La importancia del contexto social y económico
No todos tienen la misma libertad para viajar ni la misma capacidad para transformar la experiencia en un cambio vital. Factores como estabilidad económica, responsabilidades familiares y condiciones laborales actúan como límites reales. Esto no invalida la búsqueda, pero sí exige realismo y creatividad. Si no podés viajar largo tiempo, podés practicar mini-rituales locales que replican algunos elementos del viaje: desconexión, inmersión en otra cultura dentro de tu ciudad (gastronomía, festivales), o voluntariado en entornos diferentes.
Además, el retorno puede implicar tensiones reales: no es lo mismo volver a una red que apoya tus cambios que hacerlo a un entorno que te presiona a “ser el de antes”. Anticipar y planear la reintegración, y buscar redes que te apoyen, es tan crucial como el viaje mismo.
Viajar como parte de un proceso mayor
Conviene ver el viaje no como evento único, sino como parte de una trayectoria de vida. Un viaje puede acelerar un proceso que ya venía gestándose, o puede ser el primer impulso que desencadena cambios posteriores si lo acompañás con reflexión y acción. Consideralo un capítulo más del libro que estás escribiendo sobre tu vida, no el epílogo que lo resuelve todo.
¿Se puede medir el “encuentro”?
Medir el autoconocimiento es difícil, pero no imposible si usamos indicadores prácticos. Podés evaluar cambios en tres áreas: bienestar emocional (menos ansiedad, mayor satisfacción), coherencia entre valores y acciones (haces más cosas que importan para vos), y redes sociales (relaciones que te nutren). Estos indicadores son subjetivos pero útiles para ver si lo vivido tuvo impacto.

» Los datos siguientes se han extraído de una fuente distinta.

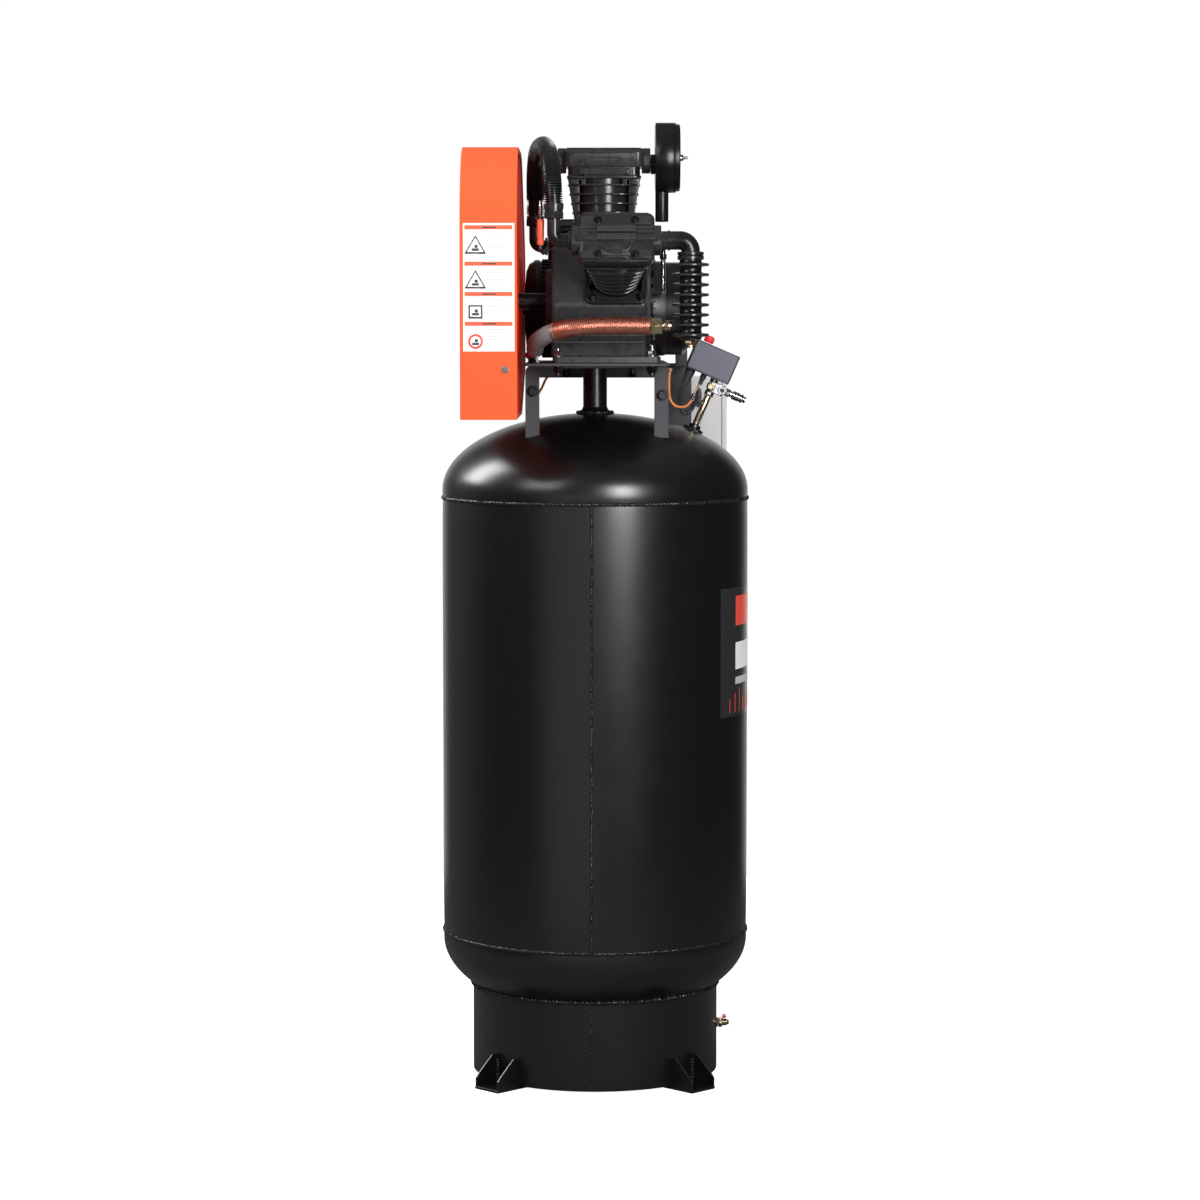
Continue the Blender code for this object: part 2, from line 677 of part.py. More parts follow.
def pressure_switch(mats):
    """Port on the tank, nipple, manifold block, then the switch: base, cover and knob."""
    place = switch_frame()
    port = [(0.017, 0.0008), (0.017, 0.008), (0.011, 0.012)]
    turned("switch_port", port, mats["black"], place, 16)
    turned("switch_nipple", [(0.007, 0.0125), (0.007, 0.0735)], mats["zinc"], place, 12)
    middle = (0.009, 0.0)
    rings = [ring(z, 0.019, 0.013, 0.005, 12, middle) for z in (0.081, 0.106)]
    manifold = solid("switch_manifold", rings, mats["steel"], place)
    join(manifold, turned("collar", [(0.0095, 0.074), (0.0095, 0.085)], mats["steel"], place, 12))
    neck = [(0.008, 0.100), (0.008, 0.109)]
    join(manifold, turned("neck", neck, mats["steel"], switch_frame(-0.001), 12))
    middle = (-0.0187, 0.0)
    rings = [ring(z, 0.0459, 0.030, 0.004, 16, middle) for z in (0.1094, 0.118)]
    base = solid("switch_base", rings, mats["plastic"], place)
    unloader = [(0.006, 0.088), (0.006, 0.112)]
    join(base, turned("unloader", unloader, mats["plastic"], switch_frame(-0.024), 12))
    gland = [(0.0075, 0.075), (0.010, 0.092), (0.010, 0.112)]
    join(base, turned("gland", gland, mats["plastic"], switch_frame(-0.052), 12))
    rings = [ring(z, 0.0459, 0.032, 0.004, 16, middle) for z in (0.1184, 0.1700)]
    solid("switch_cover", rings, mats["plastic"], place)
    knob = [(0.0090, 0.0), (0.0095, 0.012), (0.0075, 0.0145)]
    turned("switch_knob", knob, mats["red"], switch_frame(-0.042, 0.1704), 12)


def safety_valve(mats):
    """Brass valve out of the manifold's near face, with its pull ring ahead of it."""
    place = switch_frame(-0.003, 0.0936) @ along_y(0.0, -0.0134, 0.0)
    body = [(0.0085, 0.0), (0.0085, 0.007), (0.0065, 0.007), (0.0065, 0.018)]
    turned("safety_valve", body, mats["brass"], place, 12)
    ring_place = place @ Matrix.Translation((0.0, 0.0, 0.0188))
    loop = [(0.006, 0.0), (0.006, 0.002), (0.003, 0.002), (0.003, 0.0)]
    turned("safety_ring", loop, mats["zinc"], ring_place, 12, closed=True)


def quick_coupler(mats):
    """The outlet: a body with a sliding sleeve."""
    place = switch_frame(0.0284, 0.095) @ Matrix.Rotation(radians(90), 4, "Y")
    body = [(0.0080, 0.0), (0.0080, 0.010), (0.0055, 0.010), (0.0055, 0.043)]
    turned("coupler_body", body, mats["chrome"], place, 12)
    sleeve = place @ Matrix.Translation((0.0, 0.0, 0.0150))
    profile = [(0.0088, 0.0), (0.0088, 0.022), (0.0060, 0.022), (0.0060, 0.0)]
    turned("coupler_sleeve", profile, mats["chrome"], sleeve, 16, closed=True)


def lines(mats):
    """The unloader tube from switch to check valve, and the switch's cable to the starter box."""
    check_x, check_y = CHECK_VALVE_XY
    tube = [
        (0.2055, 0.0, 1.3708),
        (0.1970, 0.0, 1.3530),
        (0.1880, 0.0, 1.3375),
        (0.1735, 0.0, 1.3285),
        (0.1560, 0.0, 1.3305),
        (0.1470, 0.0, 1.3480),
        (0.1465, 0.0, 1.3800),
        (0.1490, 0.030, 1.3990),
        (0.1520, 0.150, 1.4010),
        (0.1250, 0.200, 1.4010),
        (0.0000, 0.205, 1.4000),
        (-0.0850, 0.195, 1.3930),
        (-0.1100, 0.150, 1.3600),
        (check_x, 0.090, 1.3300),
        (check_x, check_y + 0.0125, 1.3250),
    ]
    swept("unloader_tube", through(tube, 0.0025, 2), mats["orange"], 6)
    cable = [
        (0.1754, 0.0, 1.3715),
        (0.1690, 0.003, 1.3540),
        (0.1690, 0.011, 1.3320),
        (0.1780, 0.014, 1.3160),
        (0.1930, 0.018, 1.3260),
        (0.2030, 0.060, 1.3550),
        (0.2100, 0.150, 1.3600),
        (0.2150, 0.260, 1.3440),
        (0.2155, 0.3410, 1.3290),
    ]
    swept("switch_cable", through(cable, 0.0045, 2), mats["plastic"], 6)


# ---------------------------------------------------------------- motor, belt and guard


def motor(mats):
    """Housing pocketed for the rotor, standing on a foot, with a terminal box low on its far side."""
    place = along_x(0.0, MOTOR_Y, MOTOR_Z)
    profile = [
        (0.0135, -0.1425),
        (0.040, -0.1425),
        (0.090, -0.136),
        (MOTOR_RADIUS, -0.126),
        (MOTOR_RADIUS, 0.135),
        (0.094, 0.150),
        (0.094, 0.183),
        (0.080, 0.186),
        (0.040, 0.186),
        (0.040, 0.180),
        (0.088, 0.178),
        (0.088, -0.118),
        (0.0135, -0.127),
    ]
    made = turned("motor_housing", profile, mats["motor"], place, closed=True)
    low = (-0.040, MOTOR_Y - 0.075, PLATE_TOP + GAP)
    join(made, block("base", low, (0.115, MOTOR_Y + 0.075, 1.4300), mats["motor"]))
    join(made, block("terminal_box", (0.165, 0.2745, 1.4040), (0.190, 0.3040, 1.4660), mats["motor"]))
    join(made, block("conduit_neck", (0.168, 0.2660, 1.4500), (0.182, 0.2850, 1.4640), mats["motor"]))
    shaft = [(0.0120, -0.236), (0.0120, -0.050), (0.055, -0.050), (0.055, 0.090), (0.0120, 0.090)]
    shaft += [(0.0120, 0.155), (0.076, 0.155), (0.076, 0.170), (0.0100, 0.170)]
    turned("motor_rotor", shaft, mats["steel"], place, 16)
    low, high = BELT_X
    turned(
        "motor_pulley",
        [(0.0125, low), (0.0125, high), (PULLEY_RADIUS, high), (PULLEY_RADIUS, low)],
        mats["cast"],
        place,
        closed=True,
    )


def belt_outline(extra, steps=12):
    """The loop round both pulleys in YZ, this far outside their rims."""
    span = Vector((MOTOR_Y - CRANK_Y, MOTOR_Z - CRANK_Z))
    slope = span.angle_signed(Vector((1.0, 0.0)))
    lead = pi / 2 - (FLYWHEEL_RADIUS - PULLEY_RADIUS) / span.length
    large = FLYWHEEL_RADIUS + extra
    small = PULLEY_RADIUS + extra
    points = []
    for i in range(2 * steps + 1):
        angle = slope + lead + (2 * pi - 2 * lead) * i / (2 * steps)
        points.append((CRANK_Y + large * cos(angle), CRANK_Z + large * sin(angle)))
    for i in range(steps + 1):
        angle = slope - lead + 2 * lead * i / steps
        points.append((MOTOR_Y + small * cos(angle), MOTOR_Z + small * sin(angle)))
    return points


def yz_prism(name, outline, low, high, mat):
    """An outline of (y, z) points drawn out along world X."""
    place = Matrix(((0, 0, 1, 0), (1, 0, 0, 0), (0, 1, 0, 0), (0, 0, 0, 1)))
    return prism(name, outline, low, high, mat, place)


def drive_belt(mat):
    low, high = BELT_X
    inner = belt_outline(0.0030)
    outer = belt_outline(0.0110)
    rings = []
    left = low + 0.003
    right = high - 0.003
    for x, outline in ((left, outer), (right, outer), (right, inner), (left, inner)):
        rings.append([Vector((x, y, z)) for y, z in outline])
    solid("drive_belt", rings, mat, closed=True)


def arc(centre, radius, start, end, steps=6):
    turns = [radians(start + (end - start) * i / steps) for i in range(steps + 1)]
    return [(centre[0] + radius * cos(a), centre[1] + radius * sin(a)) for a in turns]


def guard_outline(inset):
    """The guard in YZ: high round the flywheel, narrowing to the motor pulley."""
    near = -0.420 + inset
    rear = 0.300 - inset
    top = GUARD_TOP - inset
    bottom = GUARD_BOTTOM + inset
    outline = [(near, bottom), (-0.020, bottom), (rear, bottom + 0.090)]
    outline += arc((rear - 0.110, 1.570), 0.110, 0, 60)
    outline += arc((-0.060, top - 0.200), 0.200, 60, 90, 3)
    outline += arc((near + 0.150, top - 0.150), 0.150, 90, 180)
    return outline


def belt_guard(mats):
    """A folded sheet cover open towards the pump, closed on that side by a mesh panel."""
    low, high = GUARD_X
    made = yz_prism("guard_cover", guard_outline(0.0), low, high, mats["guard"])
    cut(made, yz_prism("inside", guard_outline(0.002), low + 0.002, high + 0.02, mats["guard"]))
    panel = yz_prism("guard_panel", guard_outline(0.0025), high - 0.0035, high - 0.0015, mats["guard"])
    for y, z, radius in ((CRANK_Y, CRANK_Z, 0.030), (MOTOR_Y, MOTOR_Z, 0.045)):
        hole = [(radius, -0.02), (radius, 0.02)]
        cut(panel, turned("hole", hole, mats["guard"], along_x(high, y, z), 20))


# ---------------------------------------------------------------- starter box


def starter(mats):
    """A sheet-steel box hung beside the platform on an angle bracket, with a hinged cover facing +X."""
    made = block("starter_box", (0.1555, 0.342, 1.184), (0.2630, 0.452, 1.384), mats["box"])
    cut(made, block("inside", (0.1575, 0.344, 1.186), (0.28, 0.450, 1.382), mats["box"]))
    hinge = Matrix.Translation((0.2636, 0.4526, 1.284))
    block("starter_cover", (0.0, -0.111, -0.1005), (0.010, 0.0, 0.1005), mats["box"], hinge)
    outline = [(0.1430, 0.2250), (0.1470, 0.2250), (0.1470, 0.3370)]
    outline += [(0.2000, 0.3370), (0.2000, 0.3410), (0.1430, 0.3410)]
    prism("starter_bracket", outline, 1.240, 1.4115, mats["grey"])


def main():
    for old in list(bpy.data.objects):
        bpy.data.objects.remove(old, do_unlink=True)
    mats = {
        "black": material("black_paint", (0.012, 0.012, 0.013), 0.30),
        "cast": material("cast_black", (0.018, 0.018, 0.019), 0.50),
        "grey": material("grey_paint", (0.09, 0.09, 0.095), 0.45),
        "satin": material("satin_black", (0.010, 0.010, 0.011), 0.35),
        "motor": material("motor_black", (0.020, 0.020, 0.021), 0.40),
        "guard": material("orange_paint", (0.86, 0.14, 0.035), 0.30),
        "box": material("warm_grey_paint", (0.56, 0.53, 0.55), 0.40),
        "steel": material("machined_steel", (0.45, 0.45, 0.46), 0.30, 1.0),
        "chrome": material("chrome", (0.75, 0.75, 0.76), 0.12, 1.0),
        "zinc": material("yellow_zinc", (0.80, 0.74, 0.48), 0.25, 1.0),
        "brass": material("brass", (0.75, 0.52, 0.25), 0.28, 1.0),
        "copper": material("copper", (0.82, 0.34, 0.20), 0.30, 1.0),
        "plastic": material("black_plastic", (0.025, 0.025, 0.028), 0.45),
        "red": material("red_plastic", (0.65, 0.02, 0.03), 0.35),
        "orange": material("orange_tube", (0.80, 0.18, 0.04), 0.35),
        "rubber": material("belt_rubber", (0.02, 0.02, 0.02), 0.75),
    }
    tank(mats["black"])
    base_ring(mats["black"])
    for i in range(4):
        foot(f"foot_{i + 1}", 45 + 90 * i, mats["black"])
    drain(mats)
    platform(mats)
    pump(mats)
    intercooler(mats["cast"])
    air_filter(mats)
    aftercooler(mats["cast"])
    discharge(mats)
    pressure_switch(mats)
    safety_valve(mats)
    quick_coupler(mats)
    lines(mats)
    motor(mats)
    drive_belt(mats["rubber"])
    belt_guard(mats)
    starter(mats)


main()
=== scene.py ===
"""Looks of the vertical tank compressor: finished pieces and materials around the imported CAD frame."""

import random
from math import cos, exp, pi, radians, sin, sqrt

import bmesh
import bpy
from mathutils import Matrix, Vector


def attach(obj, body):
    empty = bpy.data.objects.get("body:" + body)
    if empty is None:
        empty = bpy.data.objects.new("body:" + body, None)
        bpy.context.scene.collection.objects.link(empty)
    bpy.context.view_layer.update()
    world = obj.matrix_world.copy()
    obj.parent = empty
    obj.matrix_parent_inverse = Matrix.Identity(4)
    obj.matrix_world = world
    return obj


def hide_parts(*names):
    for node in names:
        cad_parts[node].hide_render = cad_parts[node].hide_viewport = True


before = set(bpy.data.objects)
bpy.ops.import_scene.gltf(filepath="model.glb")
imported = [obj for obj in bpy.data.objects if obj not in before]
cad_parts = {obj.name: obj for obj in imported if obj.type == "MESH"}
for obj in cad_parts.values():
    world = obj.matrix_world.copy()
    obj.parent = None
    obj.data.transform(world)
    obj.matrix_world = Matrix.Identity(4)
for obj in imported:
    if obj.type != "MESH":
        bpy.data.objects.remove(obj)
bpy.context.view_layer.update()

ROOT = "frame"
FILL = 0.46
GAP = 0.0004
TURN_OVER = Matrix.Rotation(pi, 4, "X")
SWAP_XZ = Matrix(((0, 0, 1, 0), (0, 1, 0, 0), (1, 0, 0, 0), (0, 0, 0, 1)))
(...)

Otra manera es revisar tu narrativa personal: ¿cómo hablás de vos ahora comparado con antes? Las palabras cambian lentamente, y notar esos cambios te dice mucho. Finalmente, la sostenibilidad: un cambio momentáneo tiene menor valor que uno que persiste y se integra en la vida cotidiana.
Conclusión
Encontrarte a ti mismo viajando no es una promesa automática ni un destino geográfico; es un proceso que implica intención, herramientas y trabajo posterior. Viajar puede ser un catalizador poderoso: rompe rutinas, ofrece contrastes culturales y te pone ante versiones de ti que en casa no verías, pero sin reflexión y sin integrar lo vivido, esas experiencias pueden quedar en anécdotas bonitas y efímeras. La clave está en combinar curiosidad con estructura: usar diarios, preguntas guía, experimentos personales, apoyo profesional cuando haga falta, y planes concretos para integrar los aprendizajes al volver. No busques una epifanía gloriosa; busca pistas, registra cambios pequeños y tradúcelos en hábitos y decisiones concretas. De ese modo, el viaje deja de ser solamente un cambio de escenario y se convierte en parte de una trayectoria de autoconocimiento real y duradera.